L’école : une priorité pour le retour à la paix
Avec l’appui de l’UNICEF, le gouvernement a eu comme priorité de rouvrir les écoles dans les villages. « Certaines avaient été saccagées ou brûlées pendant les conflits et beaucoup d’enseignants avaient fui » explique Gaston Mugunga Muhiya, directeur de l’école de Ngombe Nwana. « Nous avons également mené un travail de sensibilisation, porte à porte, pour convaincre les parents de remettre leurs enfants à l’école. »
Heureusement, cette campagne a porté ses fruits. « Aujourd’hui, nous avons 339 élèves, dont plus d’un tiers sont des enfants pygmées », dit-il.
« Dans ces situations d’après conflit, le rôle de l’école est très important », explique Chantal Kaping Nzemba, chargée de l’éducation à l’UNICEF. « Une école qui accueille de nouveau les enfants dans un village, c’est d’abord le signe que la paix est revenue. Mais au-delà, l’école offre également la possibilité de réapprendre à vivre ensemble. »
Apprendre à vivre ensemble pacifiquement
Cette capacité à vivre ensemble, de façon ouverte et harmonieuse, est la dimension qu’appuie l’UNICEF à travers le programme « Apprendre pour la paix ».
Ce programme est issu d’un partenariat entre l’UNICEF, le Gouvernement des Pays-Bas, les gouvernements nationaux des pays participants et d’autres partenaires clés. L’objectif d’ensemble de cette initiative est de renforcer la résilience, la cohésion sociale et la sécurité humaine dans les situations de conflit, y compris les pays à risque et ceux qui connaissent ou sortent d’un conflit. En particulier, le programme « Apprendre pour la paix » vise à renforcer les politiques et les pratiques en matière d’éducation pour la consolidation de la paix.

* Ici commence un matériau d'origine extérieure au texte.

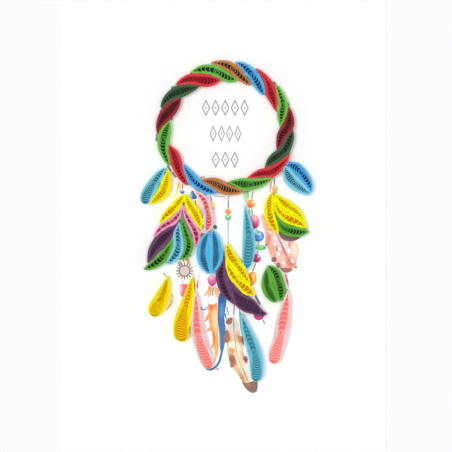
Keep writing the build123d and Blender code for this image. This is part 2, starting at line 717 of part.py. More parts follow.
grey_ink = (
    [
        thread((228.3, 195.5), (228.4, 208.2), thread_px),
        thread((228.2, 221.2), (228.4, 243), thread_px),
        thread((182.6, 184), (182.3, 189), thread_px),
        thread((195.3, 199.8), (195.5, 206), thread_px),
        thread((210.3, 195.6), (211.8, 201), thread_px),
        thread((253, 191.5), (251.7, 199), thread_px),
        thread((251.6, 208.4), (252.6, 214.2), thread_px),
        thread((256.8, 229.2), (257.4, 230.8), thread_px),
        thread((258.4, 242.2), (258.6, 244.6), thread_px),
        thread((257.8, 250.8), (257.6, 253.6), thread_px),
        thread((255.8, 263.3), (252.6, 271.6), thread_px),
        thread((274.5, 178.5), (274.4, 185.5), thread_px),
        thread((163.4, 273.2), (166.2, 276.8), thread_px),
        thread((183.6, 259.8), (183.4, 262), thread_px),
        thread((182.2, 280.4), (182.6, 283.6), thread_px),
        thread((213.2, 287.4), (212.5, 295.8), thread_px),
        thread((234.4, 305), (233.6, 315), thread_px),
        thread((263, 320.4), (264.9, 324), thread_px),
        thread((255.3, 295.5), (260, 304.5), strand_px),
        disc(rayed_disc_px, ring_outer_px) - disc(rayed_disc_px, ring_inner_px),
        thread((171, 87.5), (175.5, 86.2), strand_px),
        thread((160.2, 112), (161.5, 109.6), strand_px),
        thread((156.5, 134), (156.2, 141), strand_px),
        thread((170.3, 118), (172.5, 119.5), strand_px),
        thread((167, 165), (171, 171), strand_px),
        thread((172, 172), (176, 177.5), strand_px),
        thread((200, 177.6), (205, 177), strand_px),
        thread((214, 195.8), (225, 196.6), thread_px),
        thread((243.5, 191.7), (250, 191.6), thread_px),
        thread((273.6, 81.5), (275.8, 84), strand_px),
        thread((287.6, 102.5), (289, 105.5), strand_px),
    ]
    + line_of_threads([(208.2, 306.6), (206, 309.4), (203, 310.2), (201.2, 309), (201.4, 307)], thread_px)
    + rays(rayed_disc_px, ring_inner_px, ray_outer_px, thread_px)
)
for row_px, count in zip(ornament_rows_px, ornament_counts):
    grey_ink += lozenge_row(row_px, count)

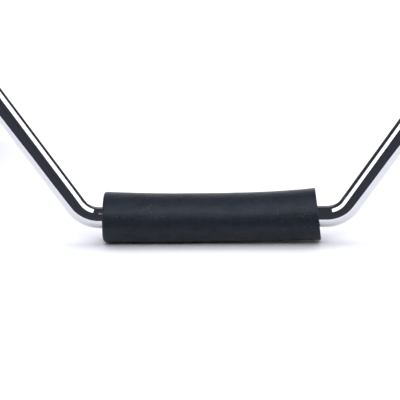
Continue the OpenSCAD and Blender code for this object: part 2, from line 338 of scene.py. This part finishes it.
def sleeve_ring(u, turn, axis_z, x, inset, seed):
    """A point of a sleeve's outside at the share u of its length, -1 to 1, and the angle turn."""
    left, right = max(-u, 0), max(u, 0)
    radius = GRIP_R - WAIST + LEFT_SPREAD * left ** 3 + RIGHT_SPREAD * right ** 2
    across, up = math.cos(turn) * SWELLS_ROUND, math.sin(turn) * SWELLS_ROUND + seed
    where = Vector((x * SWELLS_ALONG, across, up))
    radius += SWELL * noise.noise(where) + RIPPLE * noise.noise(where * FINER) - inset
    y, z = -math.sin(turn) * radius, math.cos(turn) * radius
    lean = right ** 6 * (-CUT_SLANT * z) + left ** 6 * (END_TRIM + END_LEAN * z + END_TURN * y)
    rise = LEFT_RISE * left ** 3 + RIGHT_RISE * right ** 2 - SAG
    return Vector((x + lean, BAR_Y + y, axis_z + z + rise))


def make_sleeve(node, piece, seed, face_left, sides=112, spans=90):
    """A cut length of rubber tube, with its waist, its spread end and its rounded end."""
    low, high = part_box(node)
    axis_z = (low.z + high.z) / 2
    middle, half = (low.x + high.x) / 2, (high.x - low.x) / 2
    arc_steps = 6
    stations = []
    for side, edge in ((-1, ROUNDED_EDGE), (1, CUT_EDGE)):
        arc = []
        for i in range(arc_steps + 1):
            a = math.pi / 2 * i / arc_steps
            arc.append((side * (half - edge * (1 - math.sin(a))), edge * (1 - math.cos(a))))
        stations.append(arc)
    left_arc, right_arc = stations
    end_margin = 0.004
    inner = half - end_margin
    body = [(inner * (2 * i / spans - 1), 0.0) for i in range(spans + 1)]
    profile = left_arc[::-1] + body + right_arc
    rings = []
    for along, inset in profile:
        ring = []
        for k in range(sides):
            turn = 2 * math.pi * k / sides
            ring.append(sleeve_ring(along / half, turn, axis_z, along, inset, seed))
        rings.append(ring)
    bore = ROD_R + BORE_GAP
    bore_edge = 0.0005
    for along in (half, half - bore_edge, 0.5 * half, -0.5 * half, bore_edge - half, -half):
        right, left = max(along / half, 0) ** 6, max(-along / half, 0) ** 6
        ring = []
        for k in range(sides):
            turn = 2 * math.pi * k / sides
            y, z = -math.sin(turn) * bore, math.cos(turn) * bore
            lean = -CUT_SLANT * z * right + (END_TRIM + END_LEAN * z + END_TURN * y) * left
            ring.append(Vector((along + lean, BAR_Y + y, axis_z + z)))
        rings.append(ring)
    flip = -1 if face_left else 1
    moved = [[Vector((middle + flip * p.x, p.y, p.z)) for p in ring] for ring in rings]
    points, faces = loft(moved, closed=True)
    if face_left:
        faces = [f[::-1] for f in faces]
    sleeve = add_mesh(piece, points, faces, "rubber", "swing_frame")
    split = sleeve.modifiers.new("edges", "EDGE_SPLIT")
    split.split_angle = math.radians(50)
    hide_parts(node)


# ---- CAD nodes that stay, with softened edges and better finishes ----

def dress_nodes():
    """Gives every CAD node the material of its slot, and a small rounding on its edges where its slot has
    one.
    """
    slots = {s["node"]: s["material_slot"] for s in frame["record"]["subparts"]}
    rounding = {"powder_coat": 0.0007, "zinc": 0.0004, "black_plastic": 0.0006, "stop_rubber": 0.0010}
    for name, obj in frame["nodes"].items():
        slot = slots[name]
        if not obj.material_slots:
            obj.data.materials.append(None)
        for place in obj.material_slots:
            place.material = MATERIALS[slot]
        if slot in rounding:
            bevel = obj.modifiers.new("rounding", "BEVEL")
            bevel.width = rounding[slot]
            bevel.segments = 2
            bevel.limit_method = "ANGLE"
            bevel.angle_limit = math.radians(40)
            bevel.harden_normals = True


# ---- Welds ----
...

« En plus de l’apprentissage, nous voulons que les enfants puissent s’épanouir et vivre ensemble pacifiquement », ajoute Chantal Kaping Nzemba. « À travers l’école, ce sont les différents niveaux de la communauté qui peuvent être ciblés. Les enseignants ont d’abord été formés à encadrer des activités favorisant la cohésion sociale au sein de l’école. Grâce à cette formation, les enfants sont devenus des acteurs dans la consolidation de la paix en participant à des comités pour la paix et en organisant des activités sportives, des discussions ou des représentations théâtrales pour sensibiliser les communautés. Les adolescents ont également la possibilité de s’exprimer et d’organiser des activités au sein des clubs adodev. »
Les écoles servent aussi de point de rencontre entre les communautés. « En voyant que leurs enfants jouent ensemble, certains parents qui s’ignoraient auparavant sont poussés à s’entendre, notamment au sein des associations de parents ou à travers les activités communautaires », ajoute Gaston Mugunga Muhiya, le directeur de l’école.
Au total, plus de 165 écoles ont reçu l’appui appui de l’UNICEF pour la consolidation de la paix dans les sous-divisions de Manono, Kalemie, Nyunzu1 et 2 dans la province du Tanganyika.
Depuis 2012, le programme « Apprendre pour la paix » a touché la vie de plus de deux millions d’enfants et habitants des communautés d’Afrique occidentale et centrale.